En avril 2013, elle organise de nouveau ce recrutement aléatoire pour remplir ses quotas. Dans les centres de l’armée, le rituel est immuable. Des jeunes Thaïlandais attendent dans l’angoisse de tirer un papier dans une boite en bois. Rouge, ils sont exemptés. Noir, ils serviront pendant deux ans leur pays, avec une grande chance d’être à un moment donné affectés dans l’une des trois provinces (Yala, Narathiwat, Pattani) à majorité malaise et théâtre depuis 2004 d’un face à face sanglant entre soldats de l’armée régulière et séparatistes musulmans. Le conflit a fait plus de 5500 morts en neuf ans.
Malgré tout, la perspective de devenir militaire ne rebute pas tout le monde. Surtout lorsqu’on vient d’une famille pauvre. La solde mensuelle de 9.000 bahts (250 €) est utile lorsqu’il s’agit de subvenir aux besoins des parents vivant en province. Autre point a-priori positif : un séjour dans l’armée permet de remettre dans le droit chemins les éléments ayant des problèmes d’alcoolémie ou de drogue. Problème : malgré des conditions de vie draconiennes, et un entrainement extrêmement dur, la circulation de substances illicites perdure dans les rangs de l’armée, selon le témoignage d’anciens soldats.

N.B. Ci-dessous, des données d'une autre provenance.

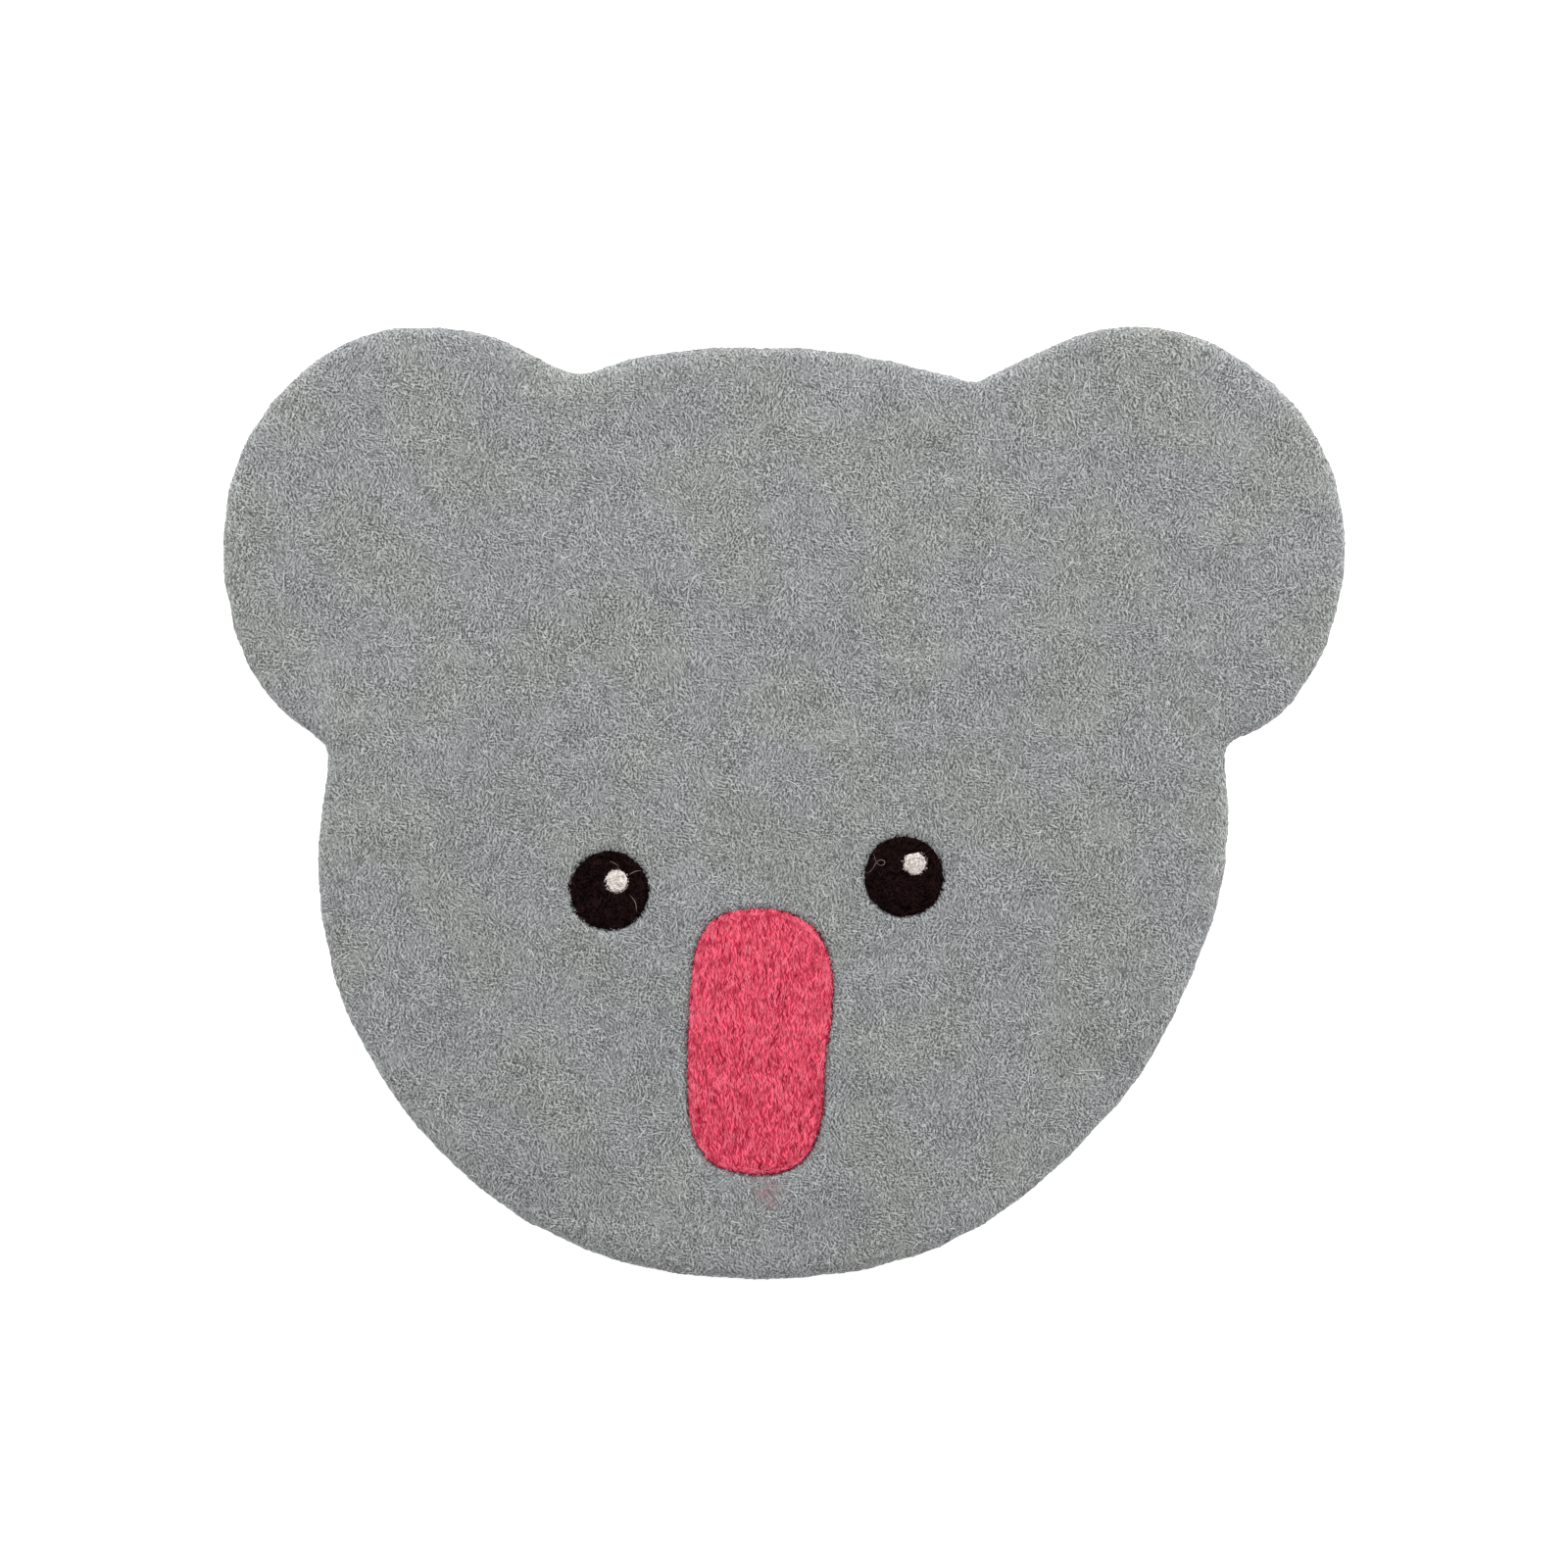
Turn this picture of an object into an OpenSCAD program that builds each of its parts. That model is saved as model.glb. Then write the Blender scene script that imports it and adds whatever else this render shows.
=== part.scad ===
// Felt mat cut as an animal's head with two round ears. The face is needled into the felt:
// two round black eyes, each with a pale highlight, and one long pink nose.
// The mat lies face up. +Z points out of the face, +Y to the top of the head, +X to the right ear.
// The origin is the middle of the outline's box, on the underside.

/* [Mat] */
// Width over both ears
mat_w = 360; // [250:5:500]
// Thickness of the felt
felt_t = 8; // [6:0.5:12]
// Distance that the rounded edge reaches in from the outline
edge_in = 3.5; // [1:0.25:5]

/* [Eyes] */
// Diameter of an eye
eye_d = 25.4; // [18:0.2:30]
// Diameter of an eye's highlight
highlight_d = 7.4; // [4:0.2:9]

/* [Needled pieces] */
// Depth of the eyes and the nose in the felt
inlay_depth = 2; // [1.5:0.25:3]
// Height of an eye's or the nose's crown over the felt
inlay_rise = 0.5; // [0.2:0.1:1]
// Depth of a highlight in its eye
highlight_depth = 1; // [0.5:0.1:1.2]

/* [Hidden] */

// Places and outlines are drawn for a mat this wide, and scaled to mat_w.
DRAWN_W = 360;
plan = mat_w / DRAWN_W;

// Centres of the eyes
LEFT_EYE = [-55.9, -28.1];
RIGHT_EYE = [38.5, -23.6];
// Places of the highlights from the centres of their eyes, in eye diameters
LEFT_SHIFT = [0.1, 0.12];
RIGHT_SHIFT = [0.14, 0.16];

// Knots of the outline, clockwise from the left ear's outer side: [x, y, heading in degrees]
LEFT_EAR = [
    [-180, 80, 90], [-174, 112, 67], [-150.5, 141.5, 37], [-117, 152.6, 0], [-91, 148.4, -20],
    [-76, 141, -29]
];
CROWN = [
    [-66, 137.4, 0], [-56, 139.8, 19], [-41, 143.8, 8], [2, 146.2, -1], [30, 142.5, -9],
    [56, 136.2, -20], [61.5, 134.6, 4], [67, 137, 26]
];
RIGHT_EAR = [
    [87, 146.7, 26], [115, 152.4, -3], [149, 141, -34], [175, 109, -70], [180, 81, -90],
    [175, 53, -111], [160, 29.5, -137], [150, 22.4, -157]
];
RIGHT_CHEEK = [[144, 20, -143], [141.5, 15, -88], [142.8, -5, -92], [136, -42, -110]];
JAW = [
    [119, -80, -120], [93, -112, -137], [59, -138, -153], [-2, -152.6, -180], [-50, -148, -196],
    [-88, -131, -213], [-119, -102.5, -231]
];
LEFT_CHEEK = [
    [-140, -67, -248], [-149, -26, -267], [-147.6, 3, -280], [-146, 13, -272],
    [-147.4, 18.8, -221], [-158, 27, -216], [-166, 35, -228], [-177, 59, -255]
];
HEAD = concat(LEFT_EAR, CROWN, RIGHT_EAR, RIGHT_CHEEK, JAW, LEFT_CHEEK);
HEAD_CENTRE = [0, 60];

// Knots of the nose, clockwise from its top. Its right side is pinched below the middle.
NOSE = [
    [-7.5, -34, 0], [8.5, -39, -40], [15.5, -53, -80], [15.4, -69, -95], [13.4, -82, -94],
    [12.8, -98, -95], [8.5, -112, -122], [-7, -119.3, -180], [-23, -115.4, -217],
    [-30.2, -101, -265], [-30.8, -76, -272], [-29.2, -53, -275], [-23.5, -38.3, -318]
];
NOSE_CENTRE = [-7, -76];

// Degrees that a curve turns between two of its points
TURN_STEP = 6;
// Layers of points in a rounded edge
EDGE_LAYERS = 6;
// Steps from an eye's edge to the top of its dome
DOME_STEPS = 6;
// Smoothness of the round pieces
ROUND = 96;

function unit(angle) = [cos(angle), sin(angle)];

// The turn from one heading to another, from -180 to 180
function turn(a, b) = (b - a + 540) % 360 - 180;

// A stretch between two knots, as [x, y, heading] points. It is a cubic curve, and its handles
// make it a circle's arc where both knots lie on one circle.
function stretch(a, b) =
    let (
        start = [a.x, a.y],
        end = [b.x, b.y],
        handle = norm(end - start) / (3 * pow(cos(turn(a[2], b[2]) / 4), 2)),
        leave = handle * unit(a[2]),
        arrive = handle * unit(b[2]),
        steps = max(2, ceil(abs(turn(a[2], b[2])) / TURN_STEP))
    )
    [for (i = [0 : steps - 1])
        let (
            t = i / steps,
            u = 1 - t,
            place = u * u * (u + 3 * t) * start + t * t * (t + 3 * u) * end
                + 3 * u * t * (u * leave - t * arrive),
            slope = 6 * u * t * (end - start) + 3 * u * (u - 2 * t) * leave
                + 3 * t * (t - 2 * u) * arrive
        )
        [place.x, place.y, atan2(slope.y, slope.x)]
    ];

// A closed outline through its knots, as [x, y, heading] points at the mat's own scale
function outline(knots) =
    [for (i = [0 : len(knots) - 1])
        for (p = stretch(knots[i], knots[(i + 1) % len(knots)]))
            [plan * p.x, plan * p.y, p[2]]
    ];

// The outline moved in by a distance. The inside is on the right of a clockwise heading.
function inset(path, distance) =
    [for (p = path) [p.x, p.y] + distance * unit(p[2] - 90)];

// A closed solid through layers of [distance in, height], lowest first. Straight lines reach
// every point of the path from the centre, so both flat ends are fans of triangles around it.
module layered(path, centre, layers) {
    count = len(path);
    last = len(layers) - 1;
    middle = plan * centre;
    rings = [for (layer = layers) for (p = inset(path, layer[0])) [p.x, p.y, layer[1]]];
    ends = [[middle.x, middle.y, layers[0][1]], [middle.x, middle.y, layers[last][1]]];
    sides = [
        for (k = [0 : last - 1])
            for (i = [0 : count - 1])
                let (
                    low = k * count + i,
                    low_next = k * count + (i + 1) % count
                )
                each [[low, low_next, low + count], [low_next, low_next + count, low + count]]
    ];
    underside = [for (i = [0 : count - 1]) [len(rings), (i + 1) % count, i]];
    top = [
        for (i = [0 : count - 1])
            [len(rings) + 1, last * count + i, last * count + (i + 1) % count]
    ];
    polyhedron(concat(rings, ends), concat(underside, sides, top));
}

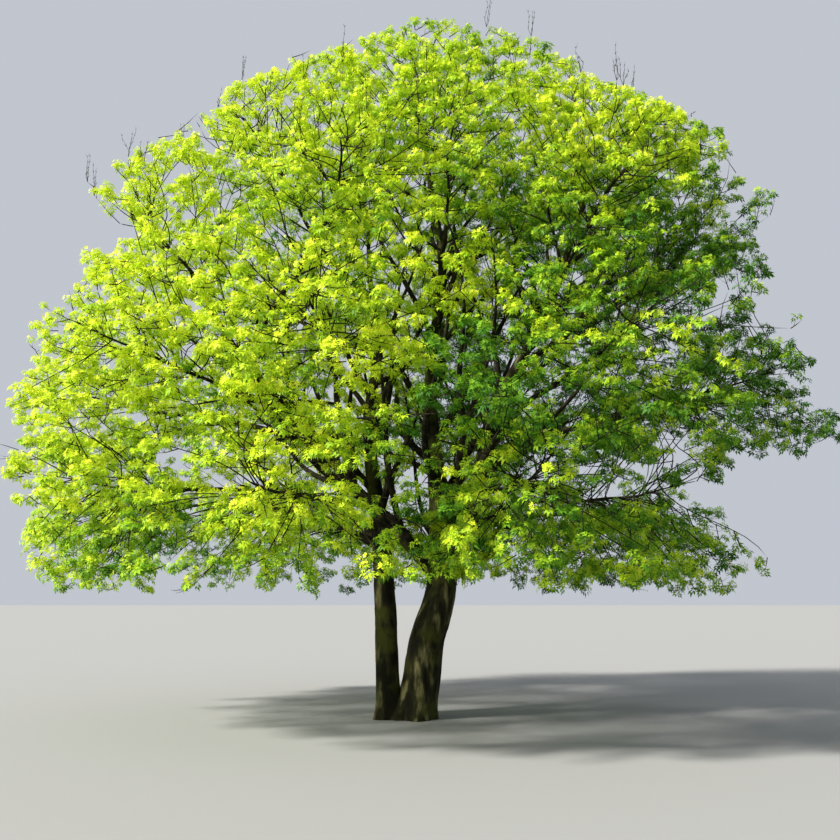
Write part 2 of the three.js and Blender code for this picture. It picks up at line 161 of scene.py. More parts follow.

L’armée royale thaïlandaise fait également face à un autre souci : la perception qu’en a la population s’est fortement dégradée depuis les affrontements de 2010 dans le centre de Bangkok qui ont fait 91 morts. Les militaires sont tenus pour responsables de la plupart des décès des civils. Un article de l’AFP paru en avril 2011 rappelait que les cas de corruption sont légion. Tout les moyens sont bons pour les couches les plus aisées afin d’éviter cette conscription par tirage au sort. Voilà deux ans, un joueur de football de l’équipe nationale avait créé la polémique en se vantant sur son compte Facebook d’avoir payer 30.000 bahts (788 €) pour éviter d’être enrôlé. Il était revenu sur ses dires devant le tollé qu’il avait déclenché. Il n’empêche, les autorités l’admettent : elles enquêtent régulièrement sur des cas de corruption liée à cette aléatoire conscription.